Original dataset is 947 rows, 8 columns. After dropping missing values there’s 895 rows remaining.

  • recipe is numeric, 947 unique values, no missing values. No cleaning is needed.
  • calories is numeric, 52 missing values, no negative values. I'll handle missing values
  • carbohydrate is numeric, 52 missing values, no negative values. I'll handle missing values
  • sugar is numeric, 52 missing values, no negative values. I'll handle missing values
  • protein is numeric, 52 missing values, no negative values. I'll handle missing values
  • category is string, 11 possible values (there’s an extra category), no missing values. I'll convert Chicken Breast category to Chicken.
  • servings is string, 6 possible values, no missing values. I'll convert to numeric type but use as ordinal categories
  • high_traffic is string, 373 missing values.

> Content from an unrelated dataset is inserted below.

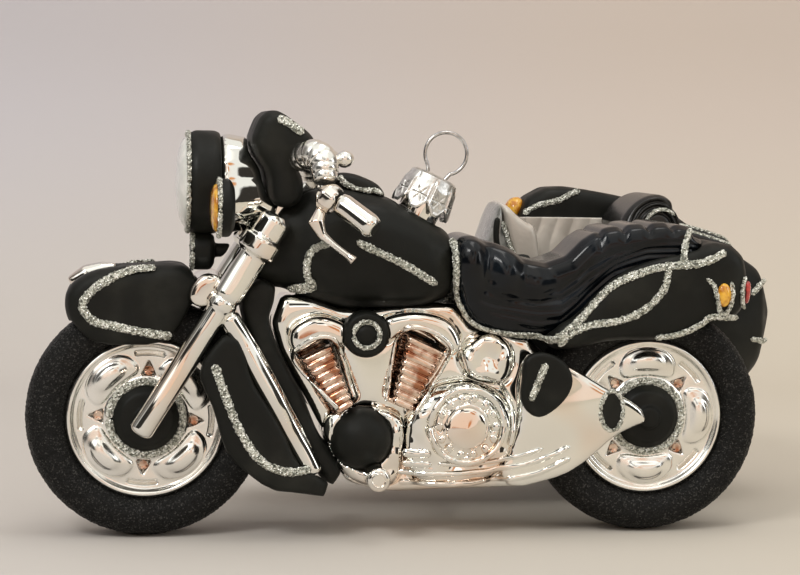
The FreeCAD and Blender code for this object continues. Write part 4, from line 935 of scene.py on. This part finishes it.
# Rings round a centre that faces sideways: centre, reach along x and up, width
def ringBand(centre, reachX, reachZ, width, side, shape=glitterShape):
    turn = np.linspace(0, 2 * np.pi, int(2 * np.pi * reachZ / glitterShape["step"]))
    path = np.stack([centre[0] + reachX * np.cos(turn), np.full_like(turn, side * centre[1]),
                     centre[2] + reachZ * np.sin(turn)], -1)
    return band(path, np.tile([0.0, side, 0.0], (len(path), 1)), width, shape)


def rimBand(centre, reach, width):  # ring round the rim of a lamp that faces forwards
    turn = np.linspace(0, 2 * np.pi, int(2 * np.pi * reach / glitterShape["step"]))
    slopes = np.stack([np.zeros_like(turn), np.cos(turn), np.sin(turn)], -1)
    return band(np.array(centre) + reach * slopes, slopes, width)


# Cast beads in the silver: pads and ridges along the crankcase, frames round the cylinders, then each width
beadLines = [
    ([(0.4, 17.6), (-5.4, 17.5)], 1.8), ([(0.4, 15.4), (-5.5, 15.3)], 1.4),
    ([(1.2, 13.6), (-8.0, 13.4), (-16.1, 14.0), (-26.3, 15.6), (-33.9, 18.8)], 1.2),
    ([(-6.7, 15.4), (-14.8, 15.6), (-23.0, 16.8), (-28.3, 18.4)], 1.0),
    ([(0.7, 11.2), (-13.5, 11.4), (-25.8, 13.0), (-34.0, 16.4)], 1.2),
    ([(13.4, 26.4), (22.4, 37.0), (14.7, 40.6), (9.6, 28.0)], 1.0),
    ([(3.4, 27.4), (0.2, 42.4), (-9.3, 38.2), (-2.0, 25.4)], 1.0),
    ([(-19.6, 31.6), (-21.6, 28.0), (-22.2, 23.4), (-21.4, 19.0)], 1.1),
]
beadRings = [((-12.4, 12.1, 23.2), 7.4, 7.4, 1.3), ((-12.4, 12.3, 23.2), 4.1, 4.1, 1.0),
             ((5.8, 16.6, 13.2), 1.35, 1.35, 0.5)]
cornerLamp = ([(-69.6, 52.6), (-69.9, 50.3), (-69.7, 47.9)], 1.9)
cornerRim = ([(-69.1, 53.6), (-68.5, 51.8), (-68.4, 50.0), (-68.6, 48.2), (-69.3, 46.8)], 0.9)
screenStripe = ([(-25.2, 63.4), (-24.9, 60.4), (-25.1, 57.8), (-25.8, 55.7)], 1.3)
studShape = {"centre": (-12.4, 23.2), "reach": 5.8, "count": 14, "half": 0.855, "width": 1.9}


def castBeads(surface):
    bands = []
    for side in (1, -1):
        bands += [lineOnFlank(surface, *line, side, shape=beadShape) for line in beadLines]
        bands += [ringBand(*ring, side, shape=beadShape) for ring in beadRings]
        for angle in np.arange(studShape["count"]) * 2 * math.pi / studShape["count"]:
            x = studShape["centre"][0] + studShape["reach"] * math.cos(angle)
            z = studShape["centre"][1] + studShape["reach"] * math.sin(angle)
            line = [(x - studShape["half"], z), (x, z), (x + studShape["half"], z)]
            bands.append(lineOnFlank(surface, line, studShape["width"], side, shape=beadShape))
    return patchPiece("cast_beads", bands, "rippled")


flankRings = [((51.2, 4.5, 24.0), 7.3, 7.3, 1.6), ((-51.2, 4.5, 24.0), 7.3, 7.3, 1.6),
              ((8.0, 11.1, 41.4), 2.6, 2.6, 1.0), ((-42.3, 10.6, 26.0), 2.3, 4.0, 0.9)]
lampRims = [((43.2, 0.0, 71.0), 9.9, 0.9), ((42.2, 0.0, 57.4), 3.7, 0.9), ((37.6, 15.8, 66.5), 5.5, 0.9),
            ((37.6, -15.8, 66.5), 5.5, 0.9)]


def glitterLines(surface):
    bands = [rimBand(*rim) for rim in lampRims]
    bands += [lineOnFlank(surface, line, width, 1, off) for line, off, width in sidecarLines]
    for off in rackLines["offs"]:
        run = np.linspace(rackLines["front"], rackLines["back"], 50)
        starts = np.stack([run, np.full(50, off), np.full(50, rackLines["from"])], -1)
        bands.append(lineOnSurface(surface, starts, (0, 0, -1), rackLines["width"]))
    for side in (1, -1):
        bands += [lineOnFlank(surface, *line, side) for line in bikeLines]
        bands += [ringBand(*ring, side) for ring in flankRings]
        bands.append(lineOnFlank(surface, *cornerRim, side))
    return patchPiece("glitter_lines", bands, "glitter", smooth=False)


# Black stripe on the sidecar's windscreen, red lamps at the saddlebags' rear corners
def stripeAndCorners(surface):
    patchPiece("windscreen_stripe", [lineOnFlank(surface, *screenStripe, 1, -20.0, beadShape)], "matt")
    corners = [lineOnFlank(surface, *cornerLamp, side, shape=beadShape) for side in (1, -1)]
    patchPiece("corner_lamps", corners, "red")


def faceOutwards(piece):
    turned = bmesh.new()
    turned.from_mesh(piece.data)
    bmesh.ops.recalc_face_normals(turned, faces=turned.faces)
    turned.to_mesh(piece.data)
    turned.free()


castBeads(outerSurface())
stripeAndCorners(outerSurface())
glitterLines(outerSurface())
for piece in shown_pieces():  # the melted skins face outwards as they are
    if "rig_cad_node" not in piece and not piece.name.endswith("_skin"):
        faceOutwards(piece)
print("beads and glitter laid")


# Camera, stage and light

cameraView = {"turn": 172.0, "rise": 4.5, "roll": 0.919, "away": 400.0, "target": (-0.18, 17.88, 49.92),
              "bikeOff": 19.0, "lens": 88.02, "sensor": 36.0}


def addCamera():
    a, e, roll = (math.radians(cameraView[k]) for k in ("turn", "rise", "roll"))
    back = Vector((math.sin(a) * math.cos(e), -math.cos(a) * math.cos(e), math.sin(e)))
    right = Vector((math.cos(a), math.sin(a), 0.0))
    up = back.cross(right)
    across = right * math.cos(roll) + up * math.sin(roll)
    upright = up * math.cos(roll) - right * math.sin(roll)
    data = bpy.data.cameras.new("photoCamera")
    data.lens = cameraView["lens"]
    data.sensor_width = cameraView["sensor"]
    data.clip_start, data.clip_end = 0.01, 10.0
    camera = linked("photoCamera", data)
    x, y, z = cameraView["target"]
    sideShift = Vector((originX, bikeY - cameraView["bikeOff"] * mm, 0.0))
    camera.location = Vector((x, y, z)) * mm + sideShift + back * cameraView["away"] * mm
    camera.rotation_euler = Matrix((across, upright, back)).transposed().to_euler()
    bpy.context.scene.camera = camera


stageShape = {"floorReach": 0.9, "bend": 0.12, "wallHeight": 0.9, "wallY": -0.32, "half": 1.2}
# Colours of wall and floor on the left and on the right, and where one turns into the other, in metres. The
# change from left to right is painted light, warmer on the left and cooler on the right.
stageTonesAndPaintedLight = {"wall": ((0.66, 0.59, 0.54), (0.60, 0.585, 0.62)), "across": (-0.16, 0.14),
              "floor": ((0.65, 0.595, 0.505), (0.60, 0.565, 0.535)), "up": (0.0, 0.1)}


def addStage():  # pale floor that bends up into a wall behind
    bend, wallY = stageShape["bend"], stageShape["wallY"]
    lean = np.linspace(0, np.pi / 2, 16)[1:]
    y = np.concatenate([np.linspace(stageShape["floorReach"], wallY + bend, 4),
                        wallY + bend * (1 - np.sin(lean)), [wallY]])
    z = np.concatenate([np.zeros(4), bend * (1 - np.cos(lean)), [stageShape["wallHeight"]]])
    x = np.linspace(-stageShape["half"], stageShape["half"], 6)
    grid = np.stack([np.tile(x, (len(y), 1)), np.repeat(y[:, None], 6, 1), np.repeat(z[:, None], 6, 1)], -1)
    mesh = bpy.data.meshes.new("paleStage")
    mesh.from_pydata(grid.reshape(-1, 3).tolist(), [], gridFaces(len(y), 6).tolist())
    mesh.polygons.foreach_set("use_smooth", np.full(len(mesh.polygons), True))
    stage = linked("paleStage", mesh)
    material, graph = finish("paleStage")
    where = graph.spot()
    # Painted light: wall and floor turn from warm to cool across x
    across = graph.ease(graph.part(where, "X"), *stageTonesAndPaintedLight["across"])
    wall, floor = (graph.mix(across, *stageTonesAndPaintedLight[kind]) for kind in ("wall", "floor"))
    tone = graph.mix(graph.ease(graph.part(where, "Z"), *stageTonesAndPaintedLight["up"]), floor, wall)
    graph.surface(Base_Color=tone, Roughness=0.9, Specular_IOR_Level=0.1)
    stage.data.materials.append(material)
    stage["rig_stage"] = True


# Lamps: place, aim, width and height in metres, power in watts, colour
lamps = {
    "window": ((0.34, 0.42, 0.52), (0.0, 0.0, 0.04), 0.20, 0.14, 1.3, (1.0, 0.98, 0.96)),
    "ceiling": ((-0.1, 0.05, 0.7), (0.0, 0.0, 0.0), 0.3, 0.2, 0.6, (1.0, 0.97, 0.94)),
    "sideFill": ((-0.55, 0.3, 0.25), (0.0, 0.0, 0.04), 0.08, 0.3, 0.3, (0.95, 0.97, 1.0)),
}


def addLamp(name, spot, aim, width, height, power, colour):
    data = bpy.data.lights.new(name, "AREA")
    data.shape = "RECTANGLE"
    data.size, data.size_y = width, height
    data.energy = power
    data.color = colour
    lamp = linked(name, data)
    lamp.location = spot
    lamp.rotation_euler = (Vector(aim) - Vector(spot)).to_track_quat("-Z", "Y").to_euler()


# Room: areas laid over each other, each with its direction, colour and, in degrees, half angle, soft edge
# and raggedness
roomLook = {"base": (0.98, 0.965, 0.91), "floor": (0.70, 0.67, 0.60), "strength": 0.98, "areas": [
    ((0.10, 1.0, -0.04), (0.96, 0.75, 0.61), 12, 30, 16),
    ((0.14, 1.0, -0.12), (0.50, 0.18, 0.08), 4.5, 2.5, 10),
    ((0.46, 0.86, 0.02), (0.06, 0.05, 0.045), 4, 2.5, 16),
    ((-0.26, 0.92, -0.2), (0.08, 0.06, 0.05), 4, 2.5, 16),
    ((-0.2, 0.95, 0.2), (0.66, 0.27, 0.10), 3.5, 2.5, 12),
    ((0.0, 0.93, 0.3), (1.5, 1.5, 1.45), 5, 2.5, 8),
    ((0.22, 1.0, -0.36), (0.36, 0.16, 0.08), 6, 6, 12),
    ((0.75, 0.62, 0.10), (0.03, 0.028, 0.025), 17, 5, 24),
    ((-0.72, 0.66, 0.04), (0.04, 0.035, 0.03), 15, 5, 24),
    ((0.02, 0.80, 0.42), (0.05, 0.045, 0.04), 6, 4, 16),
    ((0.12, 0.78, -0.50), (0.07, 0.055, 0.04), 5, 4, 14),
    ((0.30, 0.70, 0.62), (0.04, 0.04, 0.045), 9, 5, 16),
    ((0.50, 0.60, -0.60), (0.08, 0.06, 0.045), 10, 6, 16),
    ((-0.62, 0.50, -0.60), (0.06, 0.05, 0.04), 10, 6, 16),
    ((-0.35, 0.80, 0.45), (0.78, 0.34, 0.13), 7, 5, 14),
    ((-0.20, 0.74, -0.62), (0.34, 0.31, 0.27), 14, 12, 18),
    ((0.95, -0.10, 0.35), (0.20, 0.185, 0.17), 20, 12, 14),
    ((-0.95, -0.15, 0.20), (0.16, 0.145, 0.135), 18, 12, 14),
    ((0.55, 0.62, 0.56), (1.6, 1.6, 1.55), 12, 4, 6),
    ((-0.10, 0.55, 0.84), (1.35, 1.3, 1.2), 16, 6, 8),
]}


def roomColour(graph):
    ray = graph.node("ShaderNodeTexCoord", {}, {}, out="Generated")
    ragged = graph.node("ShaderNodeTexNoise", {}, {"Vector": ray, "Scale": 2.1, "Detail": 0.0}) - 0.5
    rise = graph.ease(graph.part(ray, "Z"), -0.12, 0.02)
    colour = graph.mix(rise, roomLook["floor"], roomLook["base"])
    for toward, tint, half, edge, rags in roomLook["areas"]:
        aim = graph.node("ShaderNodeVectorMath", {"operation": "DOT_PRODUCT"},
                         {0: ray, 1: tuple(Vector(toward).normalized())}, out="Value")
        angle = graph.node("ShaderNodeMath", {"operation": "ARCCOSINE"}, {0: aim}) * (180 / math.pi)
        share = graph.ease(angle + ragged * rags, half, half + edge, 1.0, 0.0)
        colour = graph.mix(share, colour, tint)
    return colour


def addLight():
    world = bpy.data.worlds.new("room")
    bpy.context.scene.world = world
    graph = Graph(world, "ShaderNodeOutputWorld")
    sockets = {"Color": roomColour(graph), "Strength": roomLook["strength"]}
    shader = graph.node("ShaderNodeBackground", {}, sockets)
    graph.tree.links.new(shader.socket, graph.output.inputs["Surface"])
    for name, settings in lamps.items():
        addLamp(name, *settings)


addCamera()
addStage()
addLight()
bpy.context.scene.view_settings.view_transform = "Standard"

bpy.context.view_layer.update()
print("triangles added:", sum(len(p.vertices) - 2 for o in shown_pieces() if "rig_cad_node" not in o
                              for p in o.data.polygons))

I'll convert to boolean, missing values are 'low traffic recipes'.
# validate for column types
recipe_site_traffic.info()
# validate for missing values
recipe_site_traffic.isna().sum()
# validate for duplicate data
recipe_site_traffic.duplicated().sum()
# validate recipe id 947 unique values
recipe_site_traffic['recipe'].nunique()
# validate for negative and extreme values in calories, carbohydrate, sugar, protein
recipe_site_traffic[['calories', 'carbohydrate', 'sugar', 'protein']].describe()
# validate category 10 possible values (food groupings)
categories = ['Lunch/Snacks', 'Beverages', 'Potato', 'Vegetable', 'Meat', 'Chicken', 'Pork', 'Dessert', 'Breakfast', 'One Dish Meal']
print(recipe_site_traffic['category'].nunique())
print(recipe_site_traffic['category'].unique())
# find extra category
set(recipe_site_traffic['category'].unique()) - set(categories)
# validate servings
recipe_site_traffic['servings'].unique()